• [Given exercise]: For the material that follows, return exactly the lines from the one with "tube of bark" through the one with "bpy.data.objects.remove(obj)", both ends included.

• [Excerpted data]:
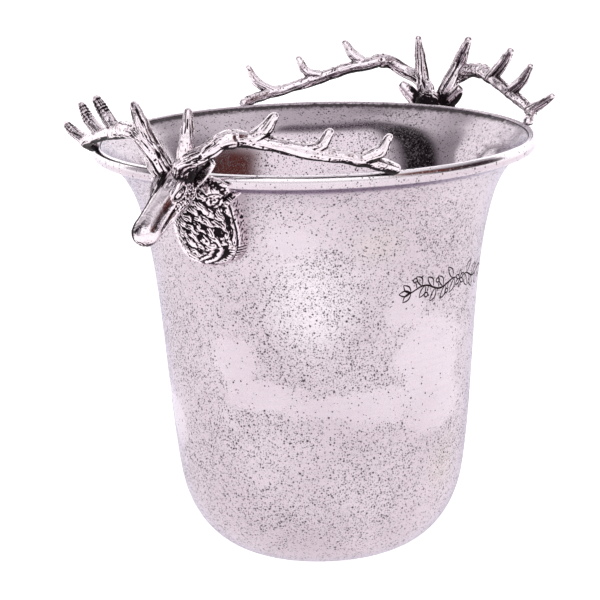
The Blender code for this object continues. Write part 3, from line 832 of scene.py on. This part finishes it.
def shell_mesh():
    """The lathe-turned shell, refined only where a stroke or a pit needs it."""
    rows, outer_rows = shell_rows()
    turns = np.linspace(0, math.tau, SHELL_COLUMNS, endpoint=False)
    rings = []
    for radius, height in rows:
        level = np.full(SHELL_COLUMNS, height)
        rings.append(np.stack([radius * np.sin(turns), -radius * np.cos(turns), level], 1))
    points = np.vstack(rings + [[(0, 0, rows[0][1])], [(0, 0, rows[-1][1])]])
    faces = ring_faces(len(rings), SHELL_COLUMNS)
    mesh = bpy.data.meshes.new(SHELL)
    mesh.from_pydata([tuple(point) for point in points], [], faces)
    form = bmesh.new()
    form.from_mesh(mesh)
    form.verts.ensure_lookup_table()
    outside = form.verts.layers.int.new("outside")
    for vert in form.verts:
        vert[outside] = 1 if vert.index < outer_rows * SHELL_COLUMNS else 0
    samples = [place for stroke in scroll_strokes() for place in stroke]
    lines = tree([(x, y, 0) for x, y, _ in samples])
    pits = pit_list()
    dots = tree([on_body(azimuth, height) for azimuth, height, _ in pits])

    def stroke_gap(point):
        x, y = around(math.atan2(point.x, -point.y), point.z)
        _, index, gap = lines.find((x, y, 0))
        return gap, samples[index][2]

    for level in range(4):
        size = 0.0023 / 2 ** level
        chosen = []
        for face in form.faces:
            if not all(vert[outside] for vert in face.verts):
                continue
            middle = face.calc_center_median()
            if not on_wall(middle):
                continue
            wanted = False
            if level < 3:
                _, index, gap = dots.find(middle)
                wanted = gap < pits[index][2] + 0.75 * size
            if not wanted and by_ornament(middle):
                gap, width = stroke_gap(middle)
                wanted = gap * MM < width * MM + 0.75 * size
            if wanted:
                chosen.append(face)
        edges = list({edge for face in chosen for edge in face.edges})
        made = bmesh.ops.subdivide_edges(form, edges=edges, cuts=1, use_grid_fill=True)
        for item in made["geom_inner"]:
            if isinstance(item, bmesh.types.BMVert):
                item[outside] = 1
                scale = body_radius(item.co.z) / math.hypot(item.co.x, item.co.y)
                item.co.x *= scale
                item.co.y *= scale
    mark = form.verts.layers.float.new("mark")
    inner_side = form.verts.layers.float.new("inner")
    # Painted shade under the lip outside and along the rim inside.
    painted_rim_shade = form.verts.layers.float.new("painted_rim_shade")
    for vert in form.verts:
        azimuth = math.atan2(vert.co.x, -vert.co.y)
        sunk = 0.0
        if vert[outside] and on_wall(vert.co):
            if by_ornament(vert.co):
                gap, width = stroke_gap(vert.co)
                share = max(0.0, 1 - (gap / width) ** 2)
                sunk = ENGRAVING_DEPTH * share
                vert[mark] = min(1.0, 1.5 * share)
            _, index, gap = dots.find(vert.co)
            share = max(0.0, 1 - (gap / pits[index][2]) ** 2)
            sunk = max(sunk, 0.55 * pits[index][2] * share)
            vert[mark] = max(vert[mark], min(1.0, 1.4 * share))
        drop = RIM_HEIGHT - vert.co.z
        if vert[outside]:
            # Painted shadow: a soft dark band just under the lip.
            under = 1 - min(1.0, abs(drop - 0.0086) / 0.0022)
            vert[painted_rim_shade] = 0.50 * under
        else:
            vert[inner_side] = 1.0
            reach = math.hypot(math.hypot(vert.co.x, vert.co.y) - CAD_OUTLINE[CREST][0], drop)
            # Painted shade inside: a band below the rim on the side away from the camera, and a thin painted
            # shade line along the groove under the bead.
            far_side = min(1.0, max(0.0, 0.4 + math.cos(azimuth - CAMERA_AZIMUTH - math.pi)))
            vert[painted_rim_shade] = max(0.95 * far_side * max(0.0, 1 - abs(reach - 0.0032) / 0.0034),
                              1.6 * max(0.0, 1 - abs(reach - 0.0021) / 0.00045))
        wobble = WOBBLE * noise.noise(vert.co * 14.0) * min(1.0, vert.co.z / 0.02)
        reach = math.hypot(vert.co.x, vert.co.y)
        if reach > 0.02:
            scale = (reach - sunk + wobble) / reach
            vert.co.x *= scale
            vert.co.y *= scale
    form.to_mesh(mesh)
    form.free()
    mesh.shade_smooth()
    return mesh


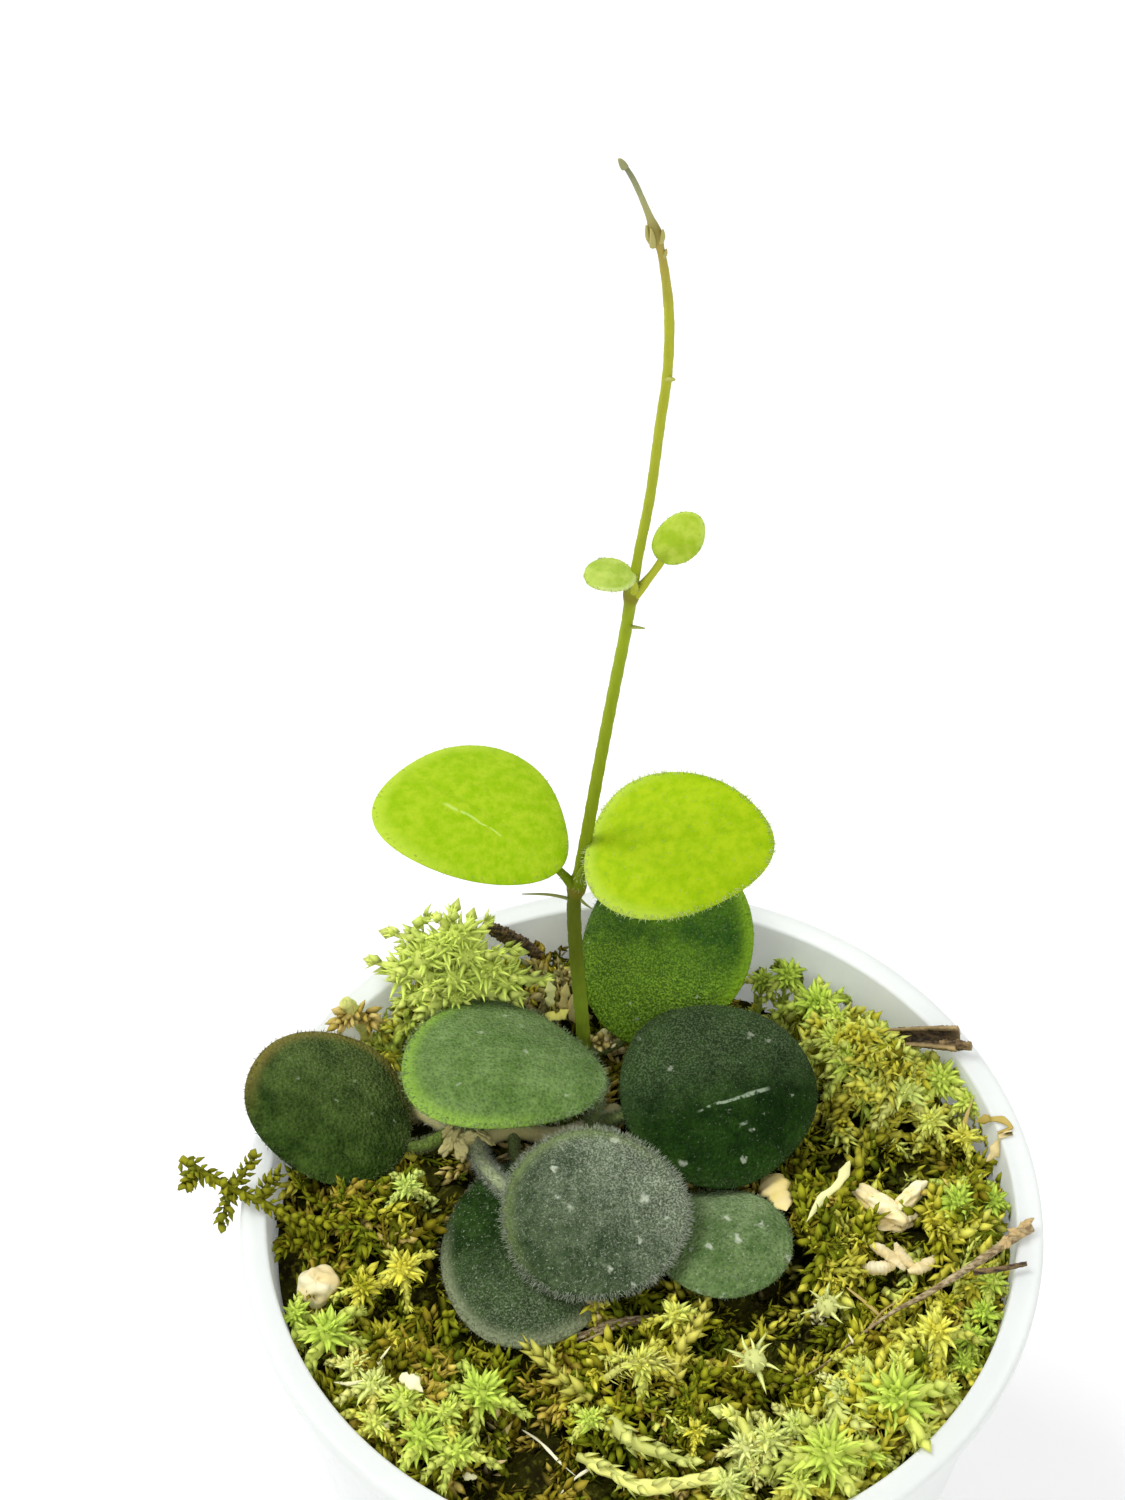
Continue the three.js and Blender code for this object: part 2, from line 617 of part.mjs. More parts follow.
// A runner of moss hangs over the rim on the left, a thick pale moss stalk curves
// along the front, and a cut one stands against the wall at the back left.
addRod('moss_runner_left', smoothCurve(MOSS_RUNNER_ROUTE), taper(...MOSS_RUNNER_RADII), 16, MOSS_OLIVE);
const stalkCurve = layOnGround(MOSS_STALK_ROUTE, MOSS_STALK_RADIUS);
addRod('moss_stalk_front', stalkCurve, () => MOSS_STALK_RADIUS, 16, MOSS_LIME);
addRod('moss_stub_back_left', smoothCurve(MOSS_STUB_ROUTE), () => MOSS_STUB_RADIUS, 8, MOSS_OCHRE);

// Twigs lie on the moss; the long one ends on the rim at the right.
addRod('twig_long', smoothCurve(LONG_TWIG_ROUTE), taper(...LONG_TWIG_RADII), 22, BARK);
addRod('twig_thin', smoothCurve(THIN_TWIG_ROUTE), taper(...THIN_TWIG_RADII), 8, BARK);
const fibrousCurve = layOnGround(FIBROUS_TWIG_ROUTE, FIBROUS_TWIG_RADIUS);
addRod('twig_fibrous', fibrousCurve, () => FIBROUS_TWIG_RADIUS, 12, BARK);

// A dark strip of bark by the back wall and two pale flakes; a curled tube of bark
// rests on the right rim, and a round chip lies in the moss on the left.
for (const flake of FLAKES) {
  addFlake(...flake);
}
const barkTube = addPiece(aboveRim, 'bark_tube', makeBarkTube(), BARK, 0.9);
barkTube.position.set(...TUBE_PLACE);
barkTube.rotation.set(...TUBE_TURN.map(degrees), 'ZYX');
const chipShape = new THREE.DodecahedronGeometry(CHIP_RADIUS);
const chip = addPiece(aboveRim, 'wood_chip_round', chipShape, PALE_WOOD, 0.8);
chip.scale.set(1, 1, CHIP_FLATNESS);
chip.position.set(...CHIP_PLACE, bedHeight(...CHIP_PLACE) + CHIP_LIFT);

export default pottedHoya;
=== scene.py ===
"""Looks of a small creeping hoya that grows in living moss, in a translucent nursery pot.

Shapes are worked out in millimetres, with heights measured from the pot's rim plane, and
put into the meshes in metres. -Y is the front. Every surface is a numpy array of points.
"""
import math
from typing import NamedTuple

import bpy
import numpy as np
from mathutils import Matrix, Vector


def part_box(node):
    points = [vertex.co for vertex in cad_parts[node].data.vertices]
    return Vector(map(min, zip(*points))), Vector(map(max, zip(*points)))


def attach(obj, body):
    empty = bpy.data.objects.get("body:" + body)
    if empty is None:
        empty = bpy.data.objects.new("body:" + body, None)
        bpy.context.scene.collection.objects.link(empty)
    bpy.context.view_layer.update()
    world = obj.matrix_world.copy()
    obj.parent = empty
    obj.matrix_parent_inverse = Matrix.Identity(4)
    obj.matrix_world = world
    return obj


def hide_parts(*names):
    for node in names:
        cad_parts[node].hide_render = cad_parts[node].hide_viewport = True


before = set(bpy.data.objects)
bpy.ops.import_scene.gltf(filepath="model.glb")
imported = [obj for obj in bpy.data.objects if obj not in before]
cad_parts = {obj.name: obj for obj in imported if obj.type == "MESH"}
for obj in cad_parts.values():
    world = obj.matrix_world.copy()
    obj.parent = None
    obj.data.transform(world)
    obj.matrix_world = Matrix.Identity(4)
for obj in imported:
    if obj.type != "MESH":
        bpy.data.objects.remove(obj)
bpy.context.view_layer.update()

MM = 0.001
RIM_RADIUS, _, RIM_HEIGHT = np.array(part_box("pot")[1]) / MM
GOLDEN_TURN = math.radians(137.5)
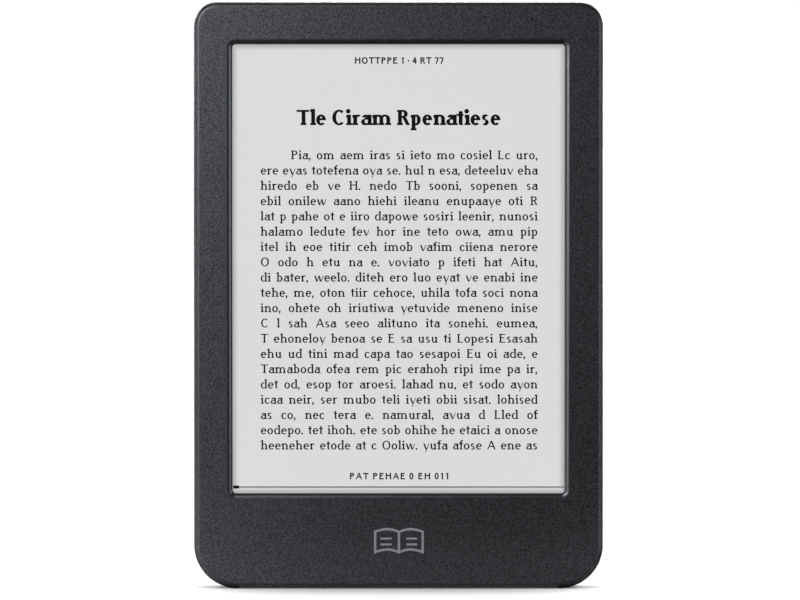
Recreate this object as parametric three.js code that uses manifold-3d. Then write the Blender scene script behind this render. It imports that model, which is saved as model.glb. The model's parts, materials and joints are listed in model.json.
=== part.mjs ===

• [Answer to this problem]:
// A dark strip of bark by the back wall and two pale flakes; a curled tube of bark
// rests on the right rim, and a round chip lies in the moss on the left.
for (const flake of FLAKES) {
  addFlake(...flake);
}
const barkTube = addPiece(aboveRim, 'bark_tube', makeBarkTube(), BARK, 0.9);
barkTube.position.set(...TUBE_PLACE);
barkTube.rotation.set(...TUBE_TURN.map(degrees), 'ZYX');
const chipShape = new THREE.DodecahedronGeometry(CHIP_RADIUS);
const chip = addPiece(aboveRim, 'wood_chip_round', chipShape, PALE_WOOD, 0.8);
chip.scale.set(1, 1, CHIP_FLATNESS);
chip.position.set(...CHIP_PLACE, bedHeight(...CHIP_PLACE) + CHIP_LIFT);

export default pottedHoya;
=== scene.py ===
"""Looks of a small creeping hoya that grows in living moss, in a translucent nursery pot.

Shapes are worked out in millimetres, with heights measured from the pot's rim plane, and
put into the meshes in metres. -Y is the front. Every surface is a numpy array of points.
"""
import math
from typing import NamedTuple

import bpy
import numpy as np
from mathutils import Matrix, Vector


def part_box(node):
    points = [vertex.co for vertex in cad_parts[node].data.vertices]
    return Vector(map(min, zip(*points))), Vector(map(max, zip(*points)))


def attach(obj, body):
    empty = bpy.data.objects.get("body:" + body)
    if empty is None:
        empty = bpy.data.objects.new("body:" + body, None)
        bpy.context.scene.collection.objects.link(empty)
    bpy.context.view_layer.update()
    world = obj.matrix_world.copy()
    obj.parent = empty
    obj.matrix_parent_inverse = Matrix.Identity(4)
    obj.matrix_world = world
    return obj


def hide_parts(*names):
    for node in names:
        cad_parts[node].hide_render = cad_parts[node].hide_viewport = True


before = set(bpy.data.objects)
bpy.ops.import_scene.gltf(filepath="model.glb")
imported = [obj for obj in bpy.data.objects if obj not in before]
cad_parts = {obj.name: obj for obj in imported if obj.type == "MESH"}
for obj in cad_parts.values():
    world = obj.matrix_world.copy()
    obj.parent = None
    obj.data.transform(world)
    obj.matrix_world = Matrix.Identity(4)
for obj in imported:
    if obj.type != "MESH":
        bpy.data.objects.remove(obj)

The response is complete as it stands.